(1.) S. 428 of the Criminal Procedure Code, 1973, under which these petitions have been filed and which is of critical importance here provides: "where an accused person has, on conviction, been sentenced to imprisonment for a term, the period of detention, if any, undergone by him during the investigation, inquiry or trial of the same case and before the date of such conviction, shall be set-off against the term of imprisonment imposed on him on such conviction, and the liability of such person to undergo imprisonment on such conviction shall be restricted to the remainder, if any of the term of imprisonment imposed on him. "' This is a new provision. It allows set-off of periods of detention against terms of imprisonment covered by sentences. The sentences should be in force on the date of set-off. The mere fact of pendency of an appeal or proceeding in revision from the conviction and sentence would not by itself stop operation of the sentence. Unless the sentence is suspended or the accused is let out on bail by the appellate or revisional court the conviction and sentence appealed from or sought to be revised would continue to operate. Therefore set-off can be made under the section so long as there is no order of the appellate or revisional court suspending the sentence or releasing the accused on bail.
(2.) THERE is scope for set-off only when there is a legally enforceable sentence. Set-off proceeds on the assumption that the entire sentence passed is valid and enforceable. In fact the sentence awarded by judgment after conviction forms the foundation for set-off. No doubt after set-off the liability of the convict to suffer imprisonment is reduced to the balance period. But that balance period and the period of detention when added make up the full term of imprisonment awarded by the judgment of court. Indirectly the granting of set-off allows the term of imprisonment awarded to be calculated from the date of commencement of detention. Thus by granting set-off only credit is given to the convict in the calculation of the term of imprisonment awarded to him for the period he was in detention. It does not in any manner alter the sentence or the judgment entering conviction and awarding sentence. They remain the same even after set-off.
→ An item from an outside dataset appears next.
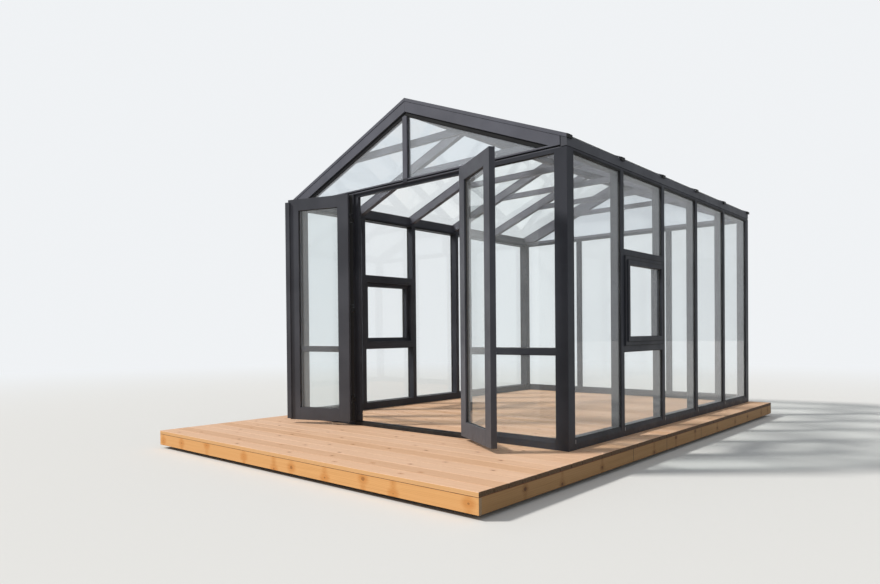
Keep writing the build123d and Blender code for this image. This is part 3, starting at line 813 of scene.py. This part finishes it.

(3.) THE set-off contemplated by S. 428 of the Crl. P. C. is against "term of imprisonment". Although in common parlance "imprisonment for life" is considered as "imprisonment" they are treated as two different kinds of punishment in the IPC. and the Crl. P. C. ; "imprisonment for life" is not "imprisonment" there. A monkey is not necessarily a man because he is descended from the same anthropoid ancestors. As stated by Ogden and Richards in their work on the'meaning of Meaning', words have no real existence in themselves, they are, in fact, only a special class of symbols, the most important class of signs used in thinking and communication and therefore words and verbal analysis receive meaning only by reference to an object or a situation in the real world, called 'referent' by Ogden and Richards. What is the 'referent' here? In s. 53 of the IPC. "imprisonment for life" is considered a category by itself distinct from the category of "imprisonment". In S. 389. of the crl. P. C. which deals with suspension of sentence pending appeal "imprisonment for life" and "imprisonment for a term" are treated in clause (4) as two distinct punishments. THErefore the two expressions, "imprisonment for life" and "term of imprisonment" have to be treated as distinct and separate, the latter not being a genus of which the former is a specie and they being mutually exclusive. S. 428 of the Crl. P. C, lakes into account for set-off only "term of imprisonment" and not "imprisonment for life". In that view also convicts sentenced to imprisonment for life are hot entitled to get the benefits of S. 428 of the Crl. P. C.